Naturally you'll hit some limit that it is indistinguishable, but you'll be asking for a LOT of colors at that point.

Answer 3

@Dillie-O

Those are just grey colors (unless I misunderstood your answer). But I think you are on the right track...

The normal algorithm takes a color-wheel you sample it at equal angles. If you need N colors, you sample it at 360/N and you get a few good colors. This is really only a good solution to up ~12 or so. And there are TONS of colors that get ignored once you go passed that, while getting more and more shades of the same.

The problem is that the color wheel is only one path through the color space and so points equidistant on the color-wheel are still confined to a narrow part of the fuller color space.

Answer 4

Isn't it also a factor which order you set up the colors?

Like if you use Dillie-Os idea you need to mix the colors as much as possible. 0 64 128 256 is from one to the next. but 0 256 64 128 in a wheel would be more "apart"

Does this make sense?

Answer 5

I'm accepting nlucaroni's answer with two additional questions (that I'll ask as separate questions)

First, is RGB the best color space?

Once you've generated N maximally separated vectors how do you sort them such that the first M are also relatively distinct.

Answer 6

It would be best to find colors maximally distant in a "perceptually uniform" colorspace, e.g. CIELAB (using Euclidean distance between L*, a*, b* coordinates as your distance metric) and then converting to the colorspace of your choice. Perceptually uniformity comes from tweaking the colorspace to approximate the non-linearities in the human visual system.

Answer 7

Some related resources:

ColorBrewer - Sets of colours designed to be maximally distinguishable for use on maps.
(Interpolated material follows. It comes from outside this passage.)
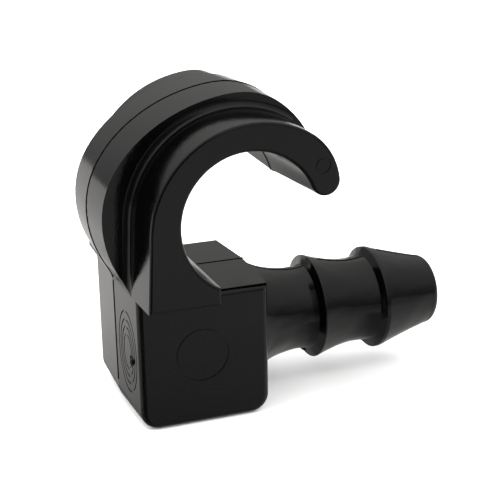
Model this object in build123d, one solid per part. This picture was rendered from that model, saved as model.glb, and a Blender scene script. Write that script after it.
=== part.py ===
from build123d import *
import os
from math import cos, radians, sin, tan

# Clip-on drip emitter for 1/4 in (6.35 mm) micro tubing.
# Millimetres, +X along the hose barb, +Z up. Sections are drawn from the lower left
# corner of the block and every part is moved at the end, so that the origin is the
# centre of the hook's bore on the mould parting plane.

os.makedirs("parts", exist_ok=True)

# ---- block ----------------------------------------------------------------------------
BLOCK_W = 6.20          # along X, at the front face
BLOCK_H = 6.00          # top, above the section datum
BLOCK_DROP = 0.28       # underside, below the section datum
BLOCK_HALF = 3.75       # half depth along Y
DRAFT = 1.8             # degrees, both mould halves, from the parting plane y = 0
FOOT_R = 0.85           # the two long bottom edges
FOOT_FLAT = 0.05        # height taken off the underside, where the halves meet, so it stands
EDGE_R = 0.26

# ---- hook -----------------------------------------------------------------------------
BORE_X = 4.80
BORE_Z = 9.575
BORE_R = 3.15           # true round land in the middle of the hook
BORE_DRAWN_R = 2.98     # drafted section at the parting plane
HOOK_HALF = 5.53
ARM_X = 5.10
ARM_Z = 9.13
ARM_R = 5.03            # at the parting plane
HOOK_EDGE_R = 0.13
MOUTH_X = 3.36          # where the bore wall drops to the block
TIP_ANGLE = 23.0        # degrees above the bore's horizontal
TIP_R = 0.85
BACK_ARM = [(150, 5.03), (120, 5.12), (94, 5.38), (76, 5.58), (56, 5.22)]     # degrees, radius
RIB_AT = (4.78, 8.80)
RIB_HALF = 2.58
RIB_ROUND = [(203, 5.60), (190, 5.80), (175, 5.99), (160, 6.07), (140, 5.95), (117, 5.83), (97, 5.91),
             (77, 6.10), (67, 6.04)]                                         # degrees, radius
RIB_END = [(7.90, 13.76), (8.36, 13.24), (8.95, 12.05)]
RIB_CORNER_R = 0.34     # inside corner between the rib's walls and the arm
PEG_R = 0.45
PEG_LENGTH = 1.10
PEG_PLACES = [(1.00, -2.55), (1.00, 2.55), (2.70, -2.55), (2.70, 2.55)]

# ---- moulding marks -------------------------------------------------------------------
PIN_MARK_R = 1.27       # ejector pin mark on the block's front
PIN_MARK = (2.96, 3.06)
TIP_MARK_R = 0.36       # small one on the hook's tip
TIP_MARK = (8.17, 11.80)
MARK_DEPTH = 0.04
MARK_WIDTH = 0.06
GATE_AT = (-1.90, 3.00)         # (y, z) of the oval gate mark on the left face
GATE_HALF = (1.38, 2.00)
GATE_STUB = (-2.52, 2.72)
GATE_GROOVE = 0.09
FLASH_T = 0.05          # flash where the mould halves meet
FLASH_H = 0.03

# ---- water way ------------------------------------------------------------------------
AXIS_Z = 3.16           # barb and chamber axis
CHAMBER_R = 2.25
CHAMBER_X = 1.20        # closed end of the chamber
BARB_IN_X = 4.60        # inner end of the barb's boss
RIM_R = 2.565
NECK_R = 2.06
RIM_1_X = 9.66
RIM_2_X = 12.94
RIM_LAND = 0.18
RIM_1_LAND = 0.05
RIM_BACK = 0.18         # how far the rims' back walls lean
BARB_END_X = 16.30
BARB_BORE_R = 1.00
STRAINER_R = 1.50
STRAINER_T = 0.40
SEAL_X = 5.60
SEAL_SECTION = 0.50

SEAT_T = 0.95
LIP_R = 0.90
LIP_HOLE_R = 0.55
LIP_H = 0.25
SLEEVE_R = 1.90         # inside
DISC_R = 1.85
DISC_T = 0.40
DISC_GAP = 0.30         # free travel down to the lip
CORE_GAP = 0.05
OUTLET_X = 1.70
OUTLET_R = 0.35
BUSH_R = 0.80
BUSH_H = 0.75

SEAT_FACE_X = CHAMBER_X + SEAT_T
DISC_X = SEAT_FACE_X + LIP_H + DISC_GAP
CORE_X = DISC_X + DISC_T + CORE_GAP
GROW = tan(radians(DRAFT))

XZ = Plane(origin=(0, 0, 0), x_dir=(1, 0, 0), z_dir=(0, -1, 0))


def one_way(outline_at, half, draft, soft=0.0):
    """The front half of a moulding, from the parting plane to a face that looks along -Y.
    outline_at(shrink) gives the section's edges, pulled in by the draft. soft rounds the rim
    of the face."""
    inner_face = (XZ * make_face(outline_at(0.0))).face()
    outer_face = (XZ * make_face(outline_at(half * tan(radians(draft))))).face()
    near = loft([inner_face, Pos(0, -half, 0) * outer_face], ruled=True)
    if soft:
        near = fillet([e for e in near.edges() if abs(e.center().Y + half) < 0.01], soft)
    return near


def both_ways(outline_at, half, draft, soft=0.0):
    """Both halves of a moulding that is the same on each side of the parting plane."""
    near = one_way(outline_at, half, draft, soft)
    return near + mirror(near, about=Plane.XZ)


def turned(points):
    """A solid of revolution about the water axis from (x, radius) corners."""
    face = make_face(Polyline(*points, close=True))
    return Pos(0, 0, AXIS_Z) * revolve(face, Axis.X, 360)


def tube(x0, x1, outer, inner):
    return turned([(x0, inner), (x1, inner), (x1, outer), (x0, outer)])


def rod(x0, x1, radius):
    return turned([(x0, 0), (x1, 0), (x1, radius), (x0, radius)])


def polar(cx, cz, radius, angle):
    a = radians(angle)
    return (cx + radius * cos(a), cz + radius * sin(a))


def drilled_down(x, y, z0, z1, radius):
    return Pos(x, y, (z0 + z1) / 2) * Cylinder(radius, abs(z1 - z0))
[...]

Escaping RGBland: Selecting Colors for Statistical Graphics - A technical report describing a set of algorithms for generating good (i.e. maximally distinguishable) colour sets in the hcl colour space.

Answer 8

Here is some code to allocate RGB colors evenly around a HSL color wheel of specified luminosity.

class cColorPicker
{
public:
    void Pick( vector<DWORD>&v_picked_cols, int count, int bright = 50 );
private:
    DWORD HSL2RGB( int h, int s, int v );
    unsigned char ToRGB1(float rm1, float rm2, float rh);
};
/**

  Evenly allocate RGB colors around HSL color wheel

  @param[out] v_picked_cols  a vector of colors in RGB format
  @param[in]  count   number of colors required
  @param[in]  bright  0 is all black, 100 is all white, defaults to 50

  based on Fig 3 of http://epub.wu-wien.ac.at/dyn/virlib/wp/eng/mediate/epub-wu-01_c87.pdf?ID=epub-wu-01_c87

*/

void cColorPicker::Pick( vector<DWORD>&v_picked_cols, int count, int bright )
{
    v_picked_cols.clear();
    for( int k_hue = 0; k_hue < 360; k_hue += 360/count )
     v_picked_cols.push_back( HSV2RGB( k_hue, 100, bright ) );
}
/**

  Convert HSL to RGB

  based on http://www.codeguru.com/code/legacy/gdi/colorapp_src.zip

*/

DWORD cColorPicker::HSL2RGB( int h, int s, int l )
{
    DWORD ret = 0;
    unsigned char r,g,b;

    float saturation = s / 100.0f;
    float luminance = l / 100.f;
    float hue = (float)h;

    if (saturation == 0.0) 
    {
      r = g = b = unsigned char(luminance * 255.0);
    }
    else
    {
      float rm1, rm2;

      if (luminance <= 0.5f) rm2 = luminance + luminance * saturation;  
      else                     rm2 = luminance + saturation - luminance * saturation;
      rm1 = 2.0f * luminance - rm2;   
      r   = ToRGB1(rm1, rm2, hue + 120.0f);   
      g = ToRGB1(rm1, rm2, hue);
      b  = ToRGB1(rm1, rm2, hue - 120.0f);
    }

    ret = ((DWORD)(((BYTE)(r)|((WORD)((BYTE)(g))<<8))|(((DWORD)(BYTE)(b))<<16)));

    return ret;
}


unsigned char cColorPicker::ToRGB1(float rm1, float rm2, float rh)
{
  if      (rh > 360.0f) rh -= 360.0f;
  else if (rh <   0.0f) rh += 360.0f;

  if      (rh <  60.0f) rm1 = rm1 + (rm2 - rm1) * rh / 60.0f;   
  else if (rh < 180.0f) rm1 = rm2;
  else if (rh < 240.0f) rm1 = rm1 + (rm2 - rm1) * (240.0f - rh) / 60.0f;      

  return static_cast<unsigned char>(rm1 * 255);
}

int _tmain(int argc, _TCHAR* argv[])
{
    vector<DWORD> myCols;
    cColorPicker colpick;
    colpick.Pick( myCols, 20 );
    for( int k = 0; k < (int)myCols.size(); k++ )
     printf("%d: %d %d %d\n", k+1,
     ( myCols[k] & 0xFF0000 ) >>16,
     ( myCols[k] & 0xFF00 ) >>8,
     ( myCols[k] & 0xFF ) );

    return 0;
}

Answer 9

Last I checked JFreeChart has this precise algorithm and as it is open source you can check out what it does. I do know that the colors I get do not seem to be randomly spaced along some circle or sphere, but rather chosen more specifically.